Task inputs:
-=-=-=-=-

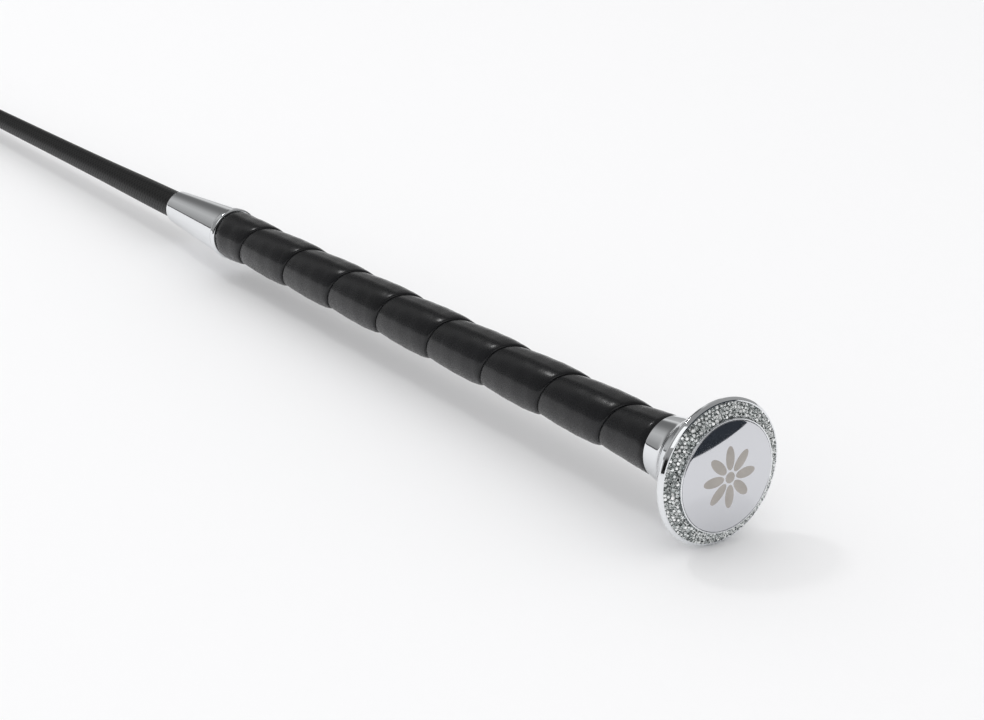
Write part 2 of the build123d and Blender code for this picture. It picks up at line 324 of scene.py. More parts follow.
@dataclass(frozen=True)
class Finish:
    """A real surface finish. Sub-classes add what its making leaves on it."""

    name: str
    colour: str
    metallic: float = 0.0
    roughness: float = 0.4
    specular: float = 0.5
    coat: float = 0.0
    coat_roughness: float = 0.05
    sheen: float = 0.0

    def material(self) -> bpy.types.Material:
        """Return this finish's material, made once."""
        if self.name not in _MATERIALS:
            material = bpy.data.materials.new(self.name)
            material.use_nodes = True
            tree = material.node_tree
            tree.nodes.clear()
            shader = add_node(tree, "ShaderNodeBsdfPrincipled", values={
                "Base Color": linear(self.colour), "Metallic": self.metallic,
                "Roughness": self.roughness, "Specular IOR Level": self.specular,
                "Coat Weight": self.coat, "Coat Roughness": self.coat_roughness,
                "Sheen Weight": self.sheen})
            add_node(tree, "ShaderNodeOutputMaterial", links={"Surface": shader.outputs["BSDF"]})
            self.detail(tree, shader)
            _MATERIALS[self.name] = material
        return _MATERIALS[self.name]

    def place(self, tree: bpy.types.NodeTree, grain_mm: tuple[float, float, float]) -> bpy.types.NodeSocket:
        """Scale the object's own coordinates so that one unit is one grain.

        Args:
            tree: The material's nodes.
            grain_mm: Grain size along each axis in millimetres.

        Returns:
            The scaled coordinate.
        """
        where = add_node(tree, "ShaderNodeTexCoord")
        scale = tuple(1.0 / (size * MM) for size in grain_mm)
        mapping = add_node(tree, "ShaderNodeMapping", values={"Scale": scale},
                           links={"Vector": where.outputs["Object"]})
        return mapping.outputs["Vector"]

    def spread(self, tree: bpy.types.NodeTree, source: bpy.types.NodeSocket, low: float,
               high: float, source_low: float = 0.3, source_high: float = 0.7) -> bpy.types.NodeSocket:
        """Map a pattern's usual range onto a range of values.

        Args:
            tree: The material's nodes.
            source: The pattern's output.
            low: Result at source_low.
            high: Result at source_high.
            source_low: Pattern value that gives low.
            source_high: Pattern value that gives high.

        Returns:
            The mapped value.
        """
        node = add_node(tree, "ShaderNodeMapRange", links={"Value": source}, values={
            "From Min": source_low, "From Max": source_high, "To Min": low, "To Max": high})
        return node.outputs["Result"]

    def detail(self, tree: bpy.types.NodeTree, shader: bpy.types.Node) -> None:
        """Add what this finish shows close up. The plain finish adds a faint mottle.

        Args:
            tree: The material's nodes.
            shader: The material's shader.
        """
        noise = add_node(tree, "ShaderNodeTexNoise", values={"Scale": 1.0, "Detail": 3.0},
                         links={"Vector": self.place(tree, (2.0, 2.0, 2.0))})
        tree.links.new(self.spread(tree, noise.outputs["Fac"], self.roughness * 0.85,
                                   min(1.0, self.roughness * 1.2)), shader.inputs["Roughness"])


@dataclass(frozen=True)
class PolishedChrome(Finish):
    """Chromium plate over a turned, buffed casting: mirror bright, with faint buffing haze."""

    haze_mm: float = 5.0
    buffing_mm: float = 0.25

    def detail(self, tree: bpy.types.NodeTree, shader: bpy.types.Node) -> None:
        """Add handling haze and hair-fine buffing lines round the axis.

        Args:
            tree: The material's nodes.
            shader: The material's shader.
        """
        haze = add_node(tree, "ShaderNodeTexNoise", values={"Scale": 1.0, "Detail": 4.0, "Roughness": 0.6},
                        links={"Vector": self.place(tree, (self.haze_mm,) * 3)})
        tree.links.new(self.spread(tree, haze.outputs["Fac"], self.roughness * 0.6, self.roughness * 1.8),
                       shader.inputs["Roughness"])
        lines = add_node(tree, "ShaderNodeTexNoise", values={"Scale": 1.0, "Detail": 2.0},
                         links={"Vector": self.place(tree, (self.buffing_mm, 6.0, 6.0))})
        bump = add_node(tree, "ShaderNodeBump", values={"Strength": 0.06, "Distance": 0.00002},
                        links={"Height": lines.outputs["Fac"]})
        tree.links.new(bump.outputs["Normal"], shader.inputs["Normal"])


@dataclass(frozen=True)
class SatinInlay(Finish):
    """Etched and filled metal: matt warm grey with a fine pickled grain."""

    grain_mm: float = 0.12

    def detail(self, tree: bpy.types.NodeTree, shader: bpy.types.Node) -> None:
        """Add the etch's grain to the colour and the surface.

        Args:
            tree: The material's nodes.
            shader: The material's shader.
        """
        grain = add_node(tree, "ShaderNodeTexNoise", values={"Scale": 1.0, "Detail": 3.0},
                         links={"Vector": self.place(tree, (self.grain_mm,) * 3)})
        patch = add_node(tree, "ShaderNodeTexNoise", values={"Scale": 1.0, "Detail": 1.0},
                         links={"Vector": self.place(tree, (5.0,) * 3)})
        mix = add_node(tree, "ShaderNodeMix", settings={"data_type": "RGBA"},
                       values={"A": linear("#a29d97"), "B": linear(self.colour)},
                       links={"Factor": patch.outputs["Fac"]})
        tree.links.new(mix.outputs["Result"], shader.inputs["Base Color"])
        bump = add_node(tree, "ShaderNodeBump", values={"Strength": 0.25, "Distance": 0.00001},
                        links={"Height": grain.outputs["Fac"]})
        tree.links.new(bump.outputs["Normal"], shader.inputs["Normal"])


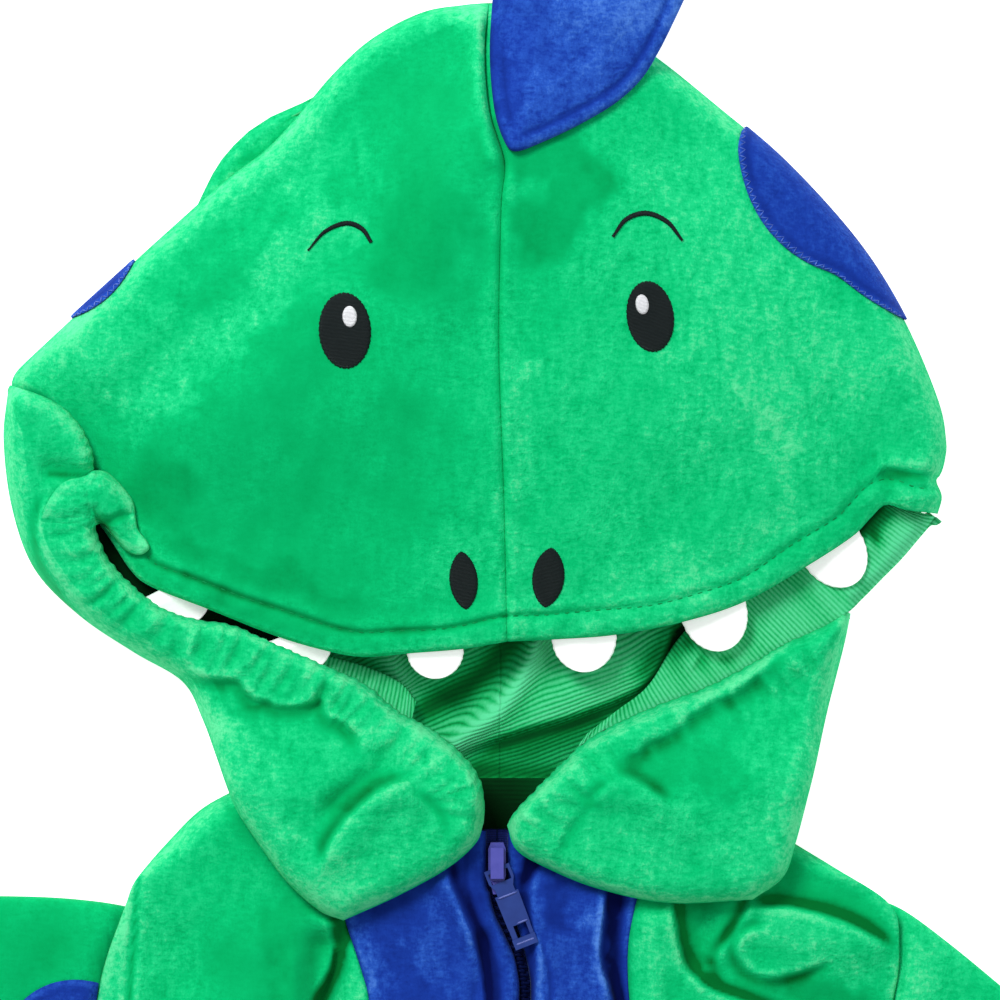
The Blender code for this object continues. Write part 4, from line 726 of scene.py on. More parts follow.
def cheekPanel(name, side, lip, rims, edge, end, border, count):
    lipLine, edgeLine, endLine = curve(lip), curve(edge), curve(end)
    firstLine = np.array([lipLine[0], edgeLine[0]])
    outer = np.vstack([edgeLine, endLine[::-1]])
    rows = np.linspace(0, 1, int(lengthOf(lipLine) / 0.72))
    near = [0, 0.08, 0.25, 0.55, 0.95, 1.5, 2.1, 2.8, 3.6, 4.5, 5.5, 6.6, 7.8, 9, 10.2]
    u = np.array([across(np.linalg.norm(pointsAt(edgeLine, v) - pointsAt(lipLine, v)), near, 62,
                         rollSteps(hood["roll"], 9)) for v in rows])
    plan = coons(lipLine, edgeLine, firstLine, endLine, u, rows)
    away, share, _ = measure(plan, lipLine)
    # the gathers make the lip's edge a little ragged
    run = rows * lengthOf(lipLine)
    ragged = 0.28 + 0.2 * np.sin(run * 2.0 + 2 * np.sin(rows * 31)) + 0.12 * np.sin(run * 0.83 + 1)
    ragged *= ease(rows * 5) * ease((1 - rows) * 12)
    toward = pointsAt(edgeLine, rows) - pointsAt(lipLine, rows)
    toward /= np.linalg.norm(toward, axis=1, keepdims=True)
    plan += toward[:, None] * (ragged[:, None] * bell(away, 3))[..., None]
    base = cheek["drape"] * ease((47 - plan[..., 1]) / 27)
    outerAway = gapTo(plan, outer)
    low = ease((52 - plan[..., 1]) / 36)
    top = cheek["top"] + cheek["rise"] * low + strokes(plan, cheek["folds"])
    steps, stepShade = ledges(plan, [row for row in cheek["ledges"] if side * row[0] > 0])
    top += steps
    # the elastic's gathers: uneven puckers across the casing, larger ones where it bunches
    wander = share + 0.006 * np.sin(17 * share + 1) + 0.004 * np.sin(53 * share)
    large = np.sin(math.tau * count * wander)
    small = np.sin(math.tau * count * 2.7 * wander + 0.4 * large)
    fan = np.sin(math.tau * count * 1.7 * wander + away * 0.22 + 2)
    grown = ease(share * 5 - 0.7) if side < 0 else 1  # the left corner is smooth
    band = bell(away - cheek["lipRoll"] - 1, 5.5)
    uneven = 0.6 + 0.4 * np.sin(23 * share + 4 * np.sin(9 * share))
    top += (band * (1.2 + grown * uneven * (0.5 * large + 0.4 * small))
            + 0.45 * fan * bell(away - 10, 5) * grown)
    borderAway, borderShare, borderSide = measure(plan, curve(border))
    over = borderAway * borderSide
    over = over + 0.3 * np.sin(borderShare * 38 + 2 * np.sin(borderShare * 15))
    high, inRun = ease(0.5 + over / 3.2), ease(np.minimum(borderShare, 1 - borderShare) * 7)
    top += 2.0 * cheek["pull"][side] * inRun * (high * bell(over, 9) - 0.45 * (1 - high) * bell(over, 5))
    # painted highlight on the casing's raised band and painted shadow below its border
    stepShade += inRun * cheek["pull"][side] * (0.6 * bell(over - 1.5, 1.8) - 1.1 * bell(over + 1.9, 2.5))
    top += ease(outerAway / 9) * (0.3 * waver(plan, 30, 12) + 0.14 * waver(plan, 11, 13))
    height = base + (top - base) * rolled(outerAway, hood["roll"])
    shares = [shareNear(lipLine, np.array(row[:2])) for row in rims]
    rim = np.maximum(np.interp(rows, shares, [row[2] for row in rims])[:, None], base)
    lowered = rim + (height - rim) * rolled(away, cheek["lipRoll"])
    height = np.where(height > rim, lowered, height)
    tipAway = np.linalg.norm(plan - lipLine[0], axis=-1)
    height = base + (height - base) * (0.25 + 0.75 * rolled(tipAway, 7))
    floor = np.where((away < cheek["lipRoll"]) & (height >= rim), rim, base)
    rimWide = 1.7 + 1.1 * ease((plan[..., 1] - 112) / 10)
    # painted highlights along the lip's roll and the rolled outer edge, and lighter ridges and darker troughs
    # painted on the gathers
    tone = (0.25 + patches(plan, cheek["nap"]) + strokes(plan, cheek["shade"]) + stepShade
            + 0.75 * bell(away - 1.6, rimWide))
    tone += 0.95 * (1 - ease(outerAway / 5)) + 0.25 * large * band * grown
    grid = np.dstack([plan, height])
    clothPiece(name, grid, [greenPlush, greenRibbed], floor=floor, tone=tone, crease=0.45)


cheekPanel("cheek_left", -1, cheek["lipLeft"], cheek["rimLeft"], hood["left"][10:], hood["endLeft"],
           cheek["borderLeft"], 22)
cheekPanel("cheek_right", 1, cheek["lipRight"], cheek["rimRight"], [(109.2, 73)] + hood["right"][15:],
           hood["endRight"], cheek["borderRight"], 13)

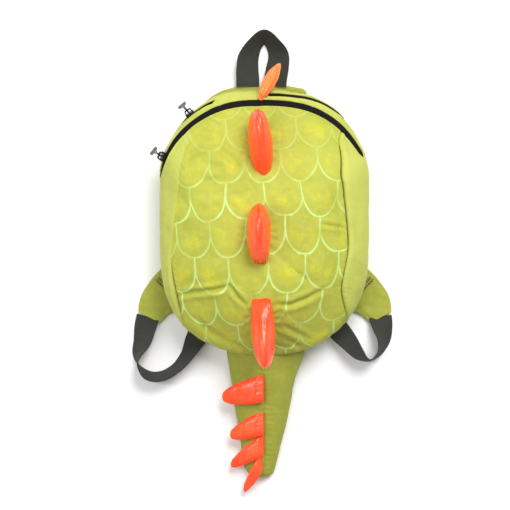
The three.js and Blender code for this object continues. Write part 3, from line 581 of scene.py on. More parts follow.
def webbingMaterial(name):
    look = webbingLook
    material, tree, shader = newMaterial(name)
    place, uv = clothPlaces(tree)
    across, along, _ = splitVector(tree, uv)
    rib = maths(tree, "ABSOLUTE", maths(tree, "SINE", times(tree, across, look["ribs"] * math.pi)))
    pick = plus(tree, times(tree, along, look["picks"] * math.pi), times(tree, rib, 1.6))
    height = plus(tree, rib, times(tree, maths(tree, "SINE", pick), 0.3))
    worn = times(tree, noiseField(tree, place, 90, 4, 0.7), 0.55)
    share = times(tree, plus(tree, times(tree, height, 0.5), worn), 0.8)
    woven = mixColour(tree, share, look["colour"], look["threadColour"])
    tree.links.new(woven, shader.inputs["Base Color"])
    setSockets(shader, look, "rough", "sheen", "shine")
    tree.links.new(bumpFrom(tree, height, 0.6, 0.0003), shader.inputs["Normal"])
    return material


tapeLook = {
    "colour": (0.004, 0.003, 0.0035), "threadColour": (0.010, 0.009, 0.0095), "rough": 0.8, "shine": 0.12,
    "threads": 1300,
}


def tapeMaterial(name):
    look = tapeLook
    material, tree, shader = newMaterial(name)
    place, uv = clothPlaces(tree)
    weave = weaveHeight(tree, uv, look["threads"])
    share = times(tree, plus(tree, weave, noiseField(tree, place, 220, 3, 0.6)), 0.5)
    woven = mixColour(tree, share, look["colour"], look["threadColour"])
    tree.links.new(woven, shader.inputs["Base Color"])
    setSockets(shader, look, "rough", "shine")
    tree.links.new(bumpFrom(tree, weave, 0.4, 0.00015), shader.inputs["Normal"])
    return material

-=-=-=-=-

What is being asked: What is the number of lines in this listing that contain the word "Blender"? Answer with that number and nothing else.

Answer: 3